At least start with the most important commands: come, sit, down, stay (or wait). Then you can branch out with “protector” commands such as yes, no, drop it, and leave it. When you’re out and about with your pet, especially in a foreign country, you never want him to mouth anything you can’t quickly identify as OK.

FRENCH

  • Come: viens (vee-ehn) or ici (ee-see)
  • Sit: asseids (ah-see-ey) or assis (ah-see)
  • Down: couche (koosh) or coucher (koo-shay)
  • Stay: reste (rest) or pas bouger (pa-boo-zhay)
  • No: non (noh)
  • Yes: oui (we) or d’aqccord (dah-cor), which means OK
  • Good dog: bon chien (bohn she-eh) – for a female dog, it’s bonne chienne (bun she-enne)

SPANISH

  • Come: ven or aquí, which means here
  • Sit: sentado (sen-tah-doe) or sientate (see-en-tah-tay)
  • Down: échate (eh-cha-tay) or abajo (ah-bah-ho)
  • Stay: quieto (key-ay-toe) or espera, which means wait
  • Drop-it: suelta (swell-ta)
  • Leave-it: déjalo (day-ha-lo)
  • Yes: si
  • No: no
  • Good dog: buen perro (boo-en pero, roll that r if you can!) – for a female dog, it’s buena perra

ITALIAN

  • Come: vieni (vee-en-ee)
  • Sit: seduto (say-doo-toe)
  • Down: giu (jew)
  • Stay: fermo (fair-mo)
  • Yes: sì
  • No: no
  • Good dog: bravo cane (cah-nay)

GERMAN

  • Come: Hier (hee-er)
  • Sit: Sitz (sits)
  • Down: Platz (plots)
  • Stay: Bleib (bly-b)
  • Yes: ja (yaw)
  • No: nein (nine)
  • Good dog: gutter Hund (goo-ter hoond)

Ask before petting

It’s inevitable that pet parents want to reach out and pet other people’s dogs. Resist that urge until you receive permission. In France, ask, “Puis-je choyer votre chien?” Can’t recall the right wording for the country you’re in? Just make a petting motion with your hand and ask, “OK?”  They’ll get it. 

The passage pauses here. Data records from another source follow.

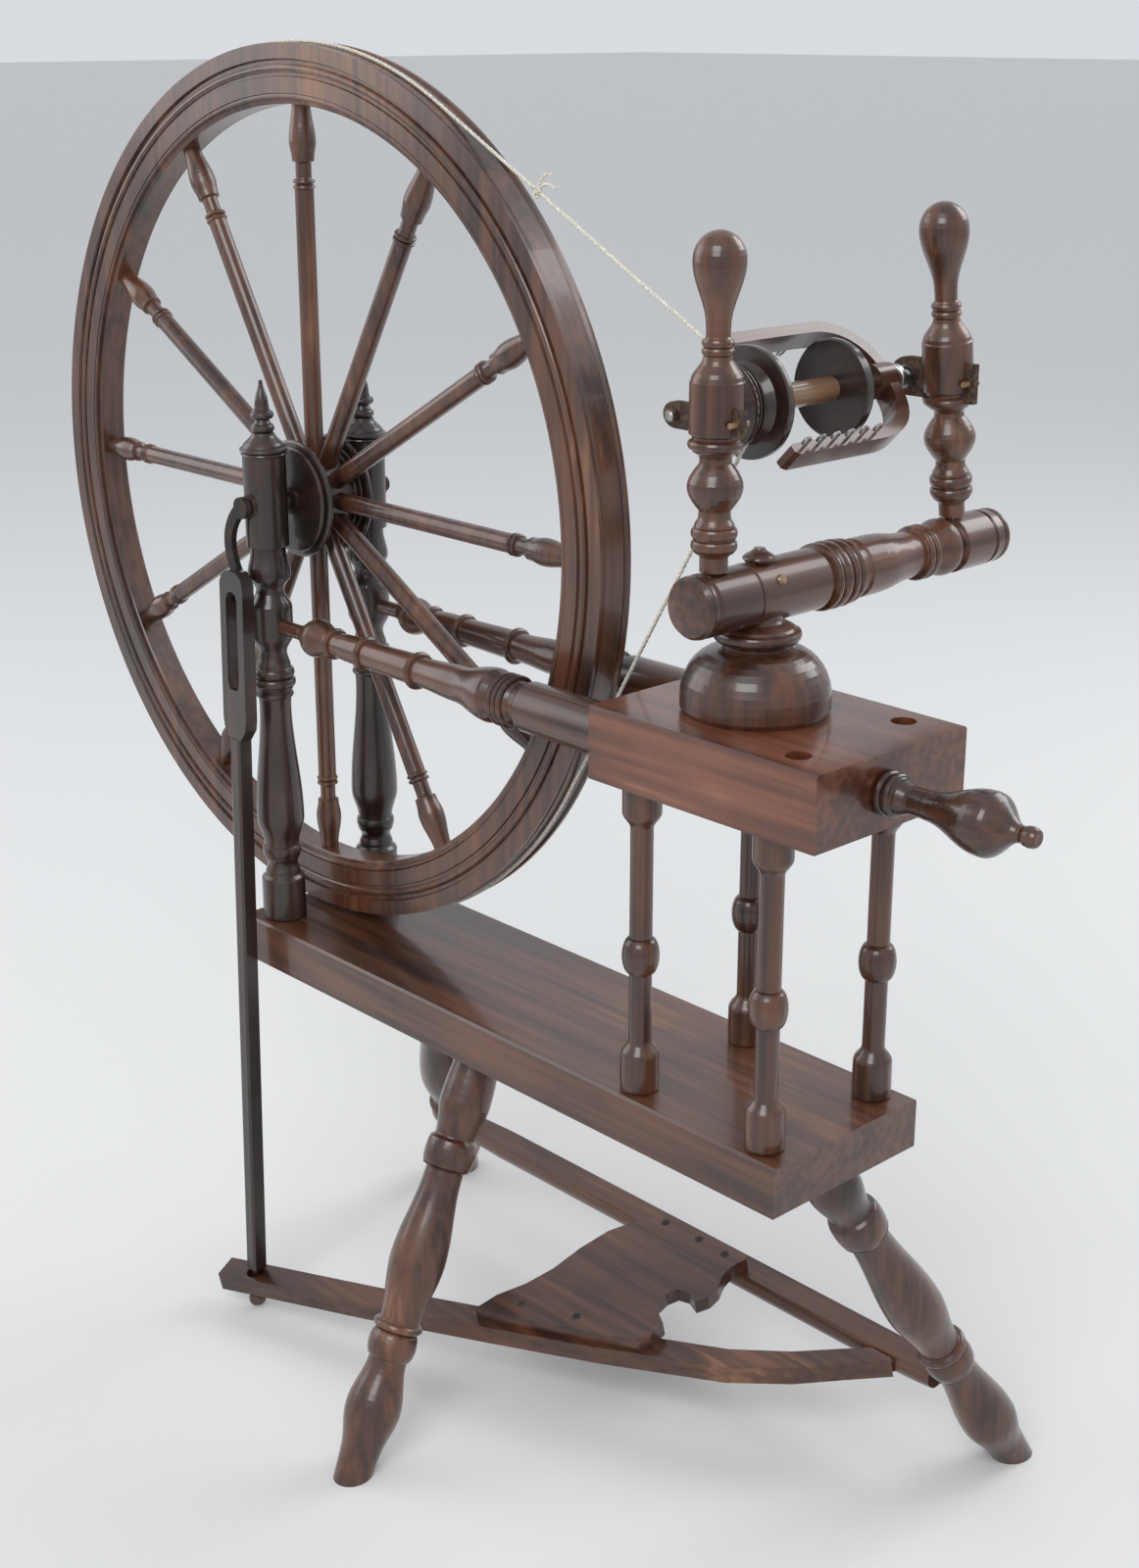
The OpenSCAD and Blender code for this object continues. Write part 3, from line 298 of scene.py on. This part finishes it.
class WHEEL_OT_band(bpy.types.Operator):
    """Makes the twisted drive band with its knot"""
    bl_idname = "wheel.band"
    bl_label = "Drive band"

    def execute(self, context):
        looks = context.scene.wheel_looks
        path = band_path(looks.cord_step)
        cotton = soft("cotton", (0.80, 0.77, 0.68), (0.50, 0.46, 0.38), 900.0)
        band = tube("band_cord", path, looks.cord_width / 2, 10, 2 * pi / 0.012, True)
        band.data.materials.append(cotton)
        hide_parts("drive_band")
        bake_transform(band)
        # A trefoil knot of cord with two short tails, on the upper run close to the wheel
        spot = path[-int(KNOT_PLACE / looks.cord_step)]
        t = np.linspace(0, 2 * pi, 90, endpoint=False)
        loop = [np.sin(t) + 2 * np.sin(2 * t), -np.sin(3 * t), np.cos(t) - 2 * np.cos(2 * t)]
        loop = np.stack(loop, 1)
        knot = tube("band_knot", spot + 0.00115 * loop, 0.001, 8, 500.0, True)
        tails = []
        for number, (dx, dz) in enumerate(((0.014, 0.010), (0.018, 0.002))):
            u = np.linspace(0, 1, 24)[:, None]
            sag = np.sin(pi * u) * np.array([0, -0.001, 0.003])
            tail = spot + u * np.array([dx, -0.002, dz]) + sag
            tails.append(tube(f"band_tail_{number + 1}", tail, 0.0009, 8, 500.0, False))
        for piece in (knot, *tails):
            piece.data.materials.append(cotton)
            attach(piece, "frame")
        return {"FINISHED"}


def camera():
    """The camera fitted to the photograph: place, turn, roll and lens."""
    yaw = radians(-47.25)
    pitch = radians(-18.39)
    roll = -0.016
    lean = radians(1.2)
    level = np.array([[cos(lean), 0, sin(lean)], [0, 1, 0], [-sin(lean), 0, cos(lean)]])
    forward = np.array([sin(yaw) * cos(pitch), cos(yaw) * cos(pitch), sin(pitch)])
    right = np.array([cos(yaw), -sin(yaw), 0])
    up = np.cross(right, forward)
    r = right * cos(roll) + up * sin(roll)
    u = -right * sin(roll) + up * cos(roll)
    place = level.T @ (np.array([4.118, -3.019, 0.968]) * 0.28) + AXLE
    data = bpy.data.cameras.new("camera")
    data.sensor_width = 36
    data.sensor_fit = "HORIZONTAL"
    data.lens = 36 * 2243.97 / 1162
    data.dof.use_dof = False
    obj = bpy.data.objects.new("camera", data)
    turn = Matrix((level.T @ r, level.T @ u, -(level.T @ forward))).transposed().to_4x4()
    obj.matrix_world = Matrix.Translation(Vector(place)) @ turn
    return obj


class WHEEL_OT_stage(bpy.types.Operator):
    """Makes the floor, the lights and the camera"""
    bl_idname = "wheel.stage"
    bl_label = "Stage"

    def execute(self, context):
        scene = context.scene
        mesh = bpy.data.meshes.new("floor")
        far = 40
        corners = [(-far, -far, 0), (far, -far, 0), (far, far, 0), (-far, far, 0)]
        mesh.from_pydata(corners, [], [(0, 1, 2, 3)])
        floor = bpy.data.objects.new("floor", mesh)
        mesh.materials.append(new_material("pale_floor", (0.72, 0.72, 0.71), 0.7)[0])
        scene.collection.objects.link(floor)
        target = Vector((0, 0, 0.45))
        for name, where, power, size in (
            ("key", (1.1, -1.9, 2.3), 1.0, 1.4),
            ("fill", (-2.2, -1.2, 1.5), 0.5, 1.8),
            ("rim", (0.6, 2.2, 2.0), 0.7, 1.4),
        ):
            light = bpy.data.lights.new(name, "AREA")
            light.energy = scene.wheel_looks.key_power * power
            light.size = size
            lamp = bpy.data.objects.new(name, light)
            lamp.location = where
            lamp.rotation_euler = (target - Vector(where)).to_track_quat("-Z", "Y").to_euler()
            scene.collection.objects.link(lamp)
        world = bpy.data.worlds.new("studio")
        scene.world = world
        world.use_nodes = True
        backdrop = world.node_tree.nodes["Background"]
        backdrop.inputs["Color"].default_value = (0.92, 0.95, 1.0, 1)
        backdrop.inputs["Strength"].default_value = 0.75
        view = camera()
        scene.collection.objects.link(view)
        scene.camera = view
        scene.render.resolution_x = 1162
        scene.render.resolution_y = 1600
        scene.view_settings.view_transform = "Standard"
        return {"FINISHED"}


class WHEEL_PT_panel(bpy.types.Panel):
    """The wheel's settings and its steps"""
    bl_idname = "WHEEL_PT_panel"
    bl_label = "Spinning wheel"
    bl_space_type = "VIEW_3D"
    bl_region_type = "UI"
    bl_category = "Wheel"

    def draw(self, context):
        for name in WheelSettings.__annotations__:
            self.layout.prop(context.scene.wheel_looks, name)
        for step in STEPS:
            self.layout.operator(step.bl_idname)


STEPS = (WHEEL_OT_surfaces, WHEEL_OT_band, WHEEL_OT_stage)


def register():
    for kind in (WheelSettings, *STEPS, WHEEL_PT_panel):
        bpy.utils.register_class(kind)
    bpy.types.Scene.wheel_looks = bpy.props.PointerProperty(type=WheelSettings)


def unregister():
    del bpy.types.Scene.wheel_looks
    for kind in (WHEEL_PT_panel, *reversed(STEPS), WheelSettings):
        bpy.utils.unregister_class(kind)


def main():
    register()
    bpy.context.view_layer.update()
    bpy.ops.wheel.surfaces()
    bpy.ops.wheel.band()
    bpy.ops.wheel.stage()


if __name__ == "__main__":
    main()
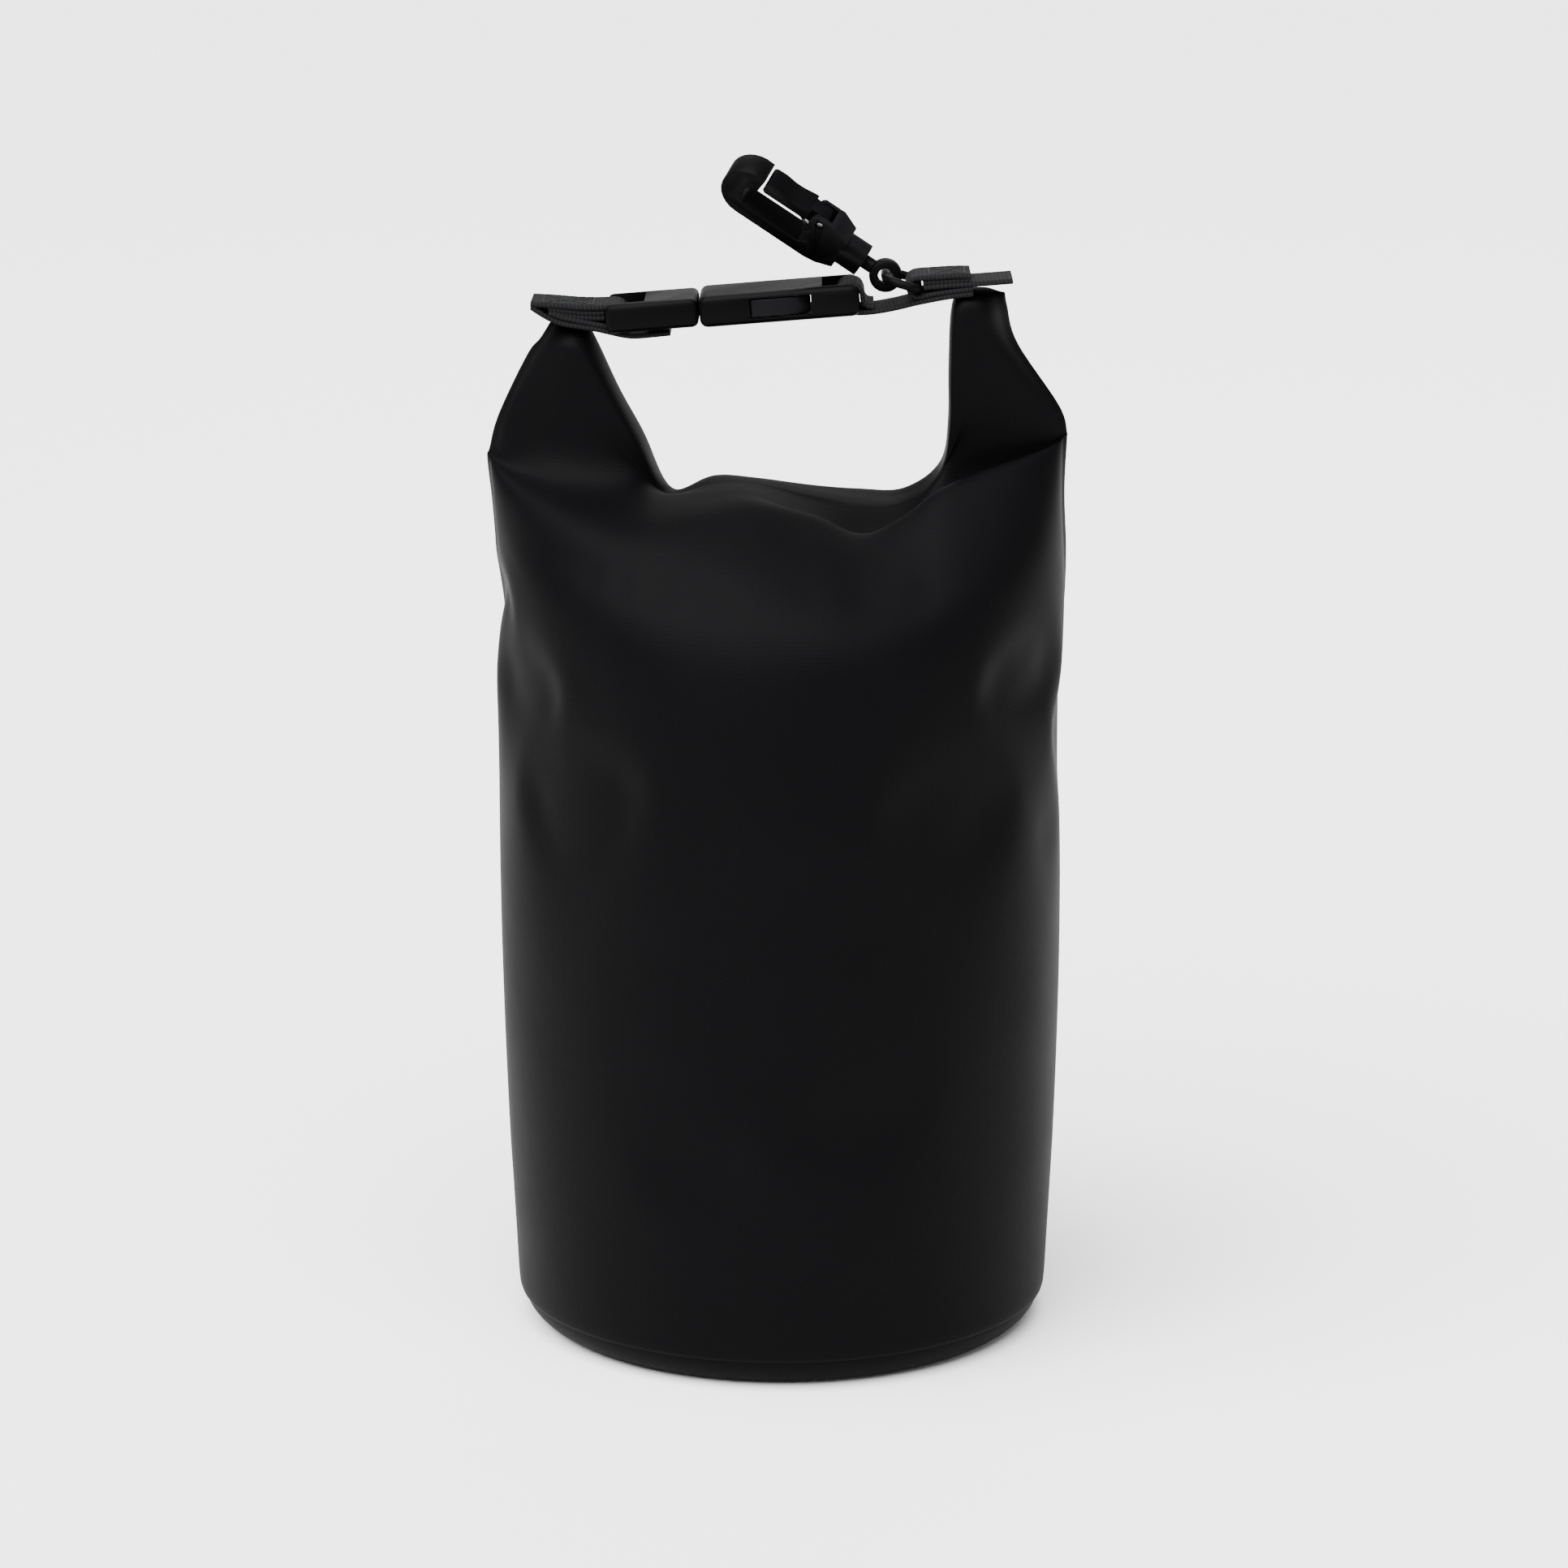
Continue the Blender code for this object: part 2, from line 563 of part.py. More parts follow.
def build():
    body_panel()
    base_disc()
    back_seam_tape()
    roll_top()
    mouth_stiffener()
    right_ear()
    left_ear()
    left_webbing()
    right_webbing()
    buckle_female_shell()
    buckle_male_frame()
    buckle_arm("buckle_arm_back", 1)
    buckle_arm("buckle_arm_front", -1)
    d_ring()
    swivel_eye()
    hook_body()
    hook_gate()
    gate_pin()
    gate_spring()


build()
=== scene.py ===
import bmesh
import bpy
import json
import math
from mathutils import Matrix, Vector


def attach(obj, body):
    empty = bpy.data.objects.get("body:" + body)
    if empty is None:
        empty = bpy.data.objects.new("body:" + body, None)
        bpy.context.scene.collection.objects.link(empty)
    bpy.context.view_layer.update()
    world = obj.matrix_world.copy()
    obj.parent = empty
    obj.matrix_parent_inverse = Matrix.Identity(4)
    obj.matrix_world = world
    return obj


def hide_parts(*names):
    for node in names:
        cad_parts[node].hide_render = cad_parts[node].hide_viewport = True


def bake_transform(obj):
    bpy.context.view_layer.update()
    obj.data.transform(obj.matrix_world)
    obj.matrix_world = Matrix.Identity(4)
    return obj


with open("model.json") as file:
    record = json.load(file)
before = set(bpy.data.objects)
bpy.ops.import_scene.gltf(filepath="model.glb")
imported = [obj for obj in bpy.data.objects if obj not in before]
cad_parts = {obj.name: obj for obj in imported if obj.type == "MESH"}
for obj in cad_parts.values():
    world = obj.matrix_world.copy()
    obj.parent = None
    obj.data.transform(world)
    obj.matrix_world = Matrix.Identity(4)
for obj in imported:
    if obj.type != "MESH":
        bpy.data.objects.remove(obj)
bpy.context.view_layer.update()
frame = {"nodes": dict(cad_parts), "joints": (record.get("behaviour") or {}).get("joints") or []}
mm = 0.001


# ---- camera, floor and light

view = {
    "target": (0.0007, 0, 0.1685),
    "distance": 2,
    "elevation": 14.6,      # degrees above the floor
    "lens": 149.2,
}


def addCamera():
    up = math.radians(view["elevation"])
    target = Vector(view["target"])
    place = target + view["distance"] * Vector((0, -math.cos(up), math.sin(up)))
    bpy.ops.object.camera_add(location=place)
    camera = bpy.context.object
    camera.rotation_euler = (target - place).to_track_quat("-Z", "Y").to_euler()
    camera.data.lens = view["lens"]
    camera.data.clip_start = 0.01
    bpy.context.scene.camera = camera


addCamera()

studio = {
    "floorSize": 14,
    "key": {"place": (-0.9, -0.7, 1.5), "size": 1.1, "power": 9},
    "fill": {"place": (1.5, -1.1, 0.9), "size": 1.4, "power": 4},
    "rim": {"place": (0.2, 1.4, 1.3), "size": 1.2, "power": 8},
    "ceiling": {"turn": (24, -14, 0), "spread": 70, "power": 13},      # degrees
    "sky": 0.55,
}


def areaLight(name, place, size, power, target=(0, 0, 0.2)):
    bpy.ops.object.light_add(type="AREA", location=place)
    lamp = bpy.context.object
    lamp.name = name
    lamp.data.shape = "DISK"
    lamp.data.size = size
    lamp.data.energy = power
    lamp.rotation_euler = (Vector(target) - Vector(place)).to_track_quat("-Z", "Y").to_euler()


for lampName in ("key", "fill", "rim"):
    areaLight(lampName + "Light", **studio[lampName])

# a broad soft ceiling, equally bright over the whole floor
bpy.ops.object.light_add(type="SUN", rotation=[math.radians(v) for v in studio["ceiling"]["turn"]])
ceiling = bpy.context.object
ceiling.name = "ceilingLight"
ceiling.data.angle = math.radians(studio["ceiling"]["spread"])
ceiling.data.energy = studio["ceiling"]["power"]

world = bpy.data.worlds.new("studioAir")
bpy.context.scene.world = world
world.use_nodes = True
world.node_tree.nodes["Background"].inputs["Color"].default_value = (1, 1, 1, 1)
world.node_tree.nodes["Background"].inputs["Strength"].default_value = studio["sky"]
print("camera and light are up")


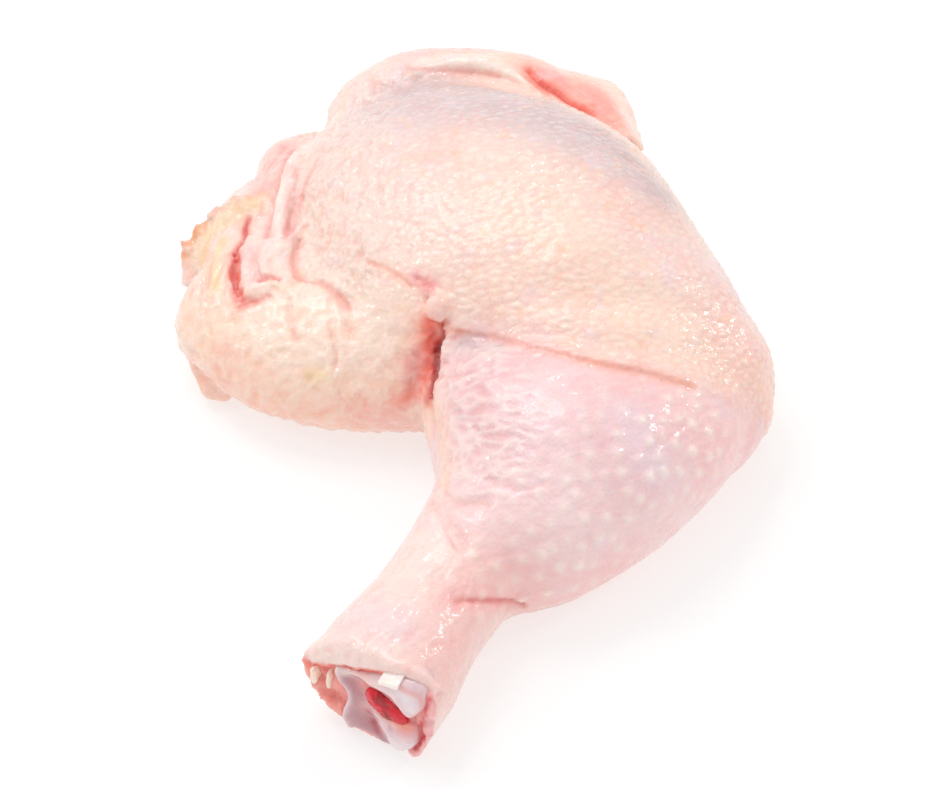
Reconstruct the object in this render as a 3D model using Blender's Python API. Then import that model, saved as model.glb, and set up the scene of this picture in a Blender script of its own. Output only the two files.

Dog trainers encourage using foreign commands

Some dog training experts say it’s actually better to teach your dog commands in some foreign language. The thinking here is that English commands are also words you dog hears you use in other contexts. They aren’t necessarily directed at him. Foreign-language commands, on the other hands, are his alone, so he is more likely to listen up.

And then there’s your cat

Contrary to popular belief, it is possible to teach cats to follow commands. You can include your kitty in your foreign language lessons, and she’ll pick it up alright, but you may never know for sure. After all, when was the last time your cat did anything you told her to? Unless, of course, it was in her own – immediate – best interest?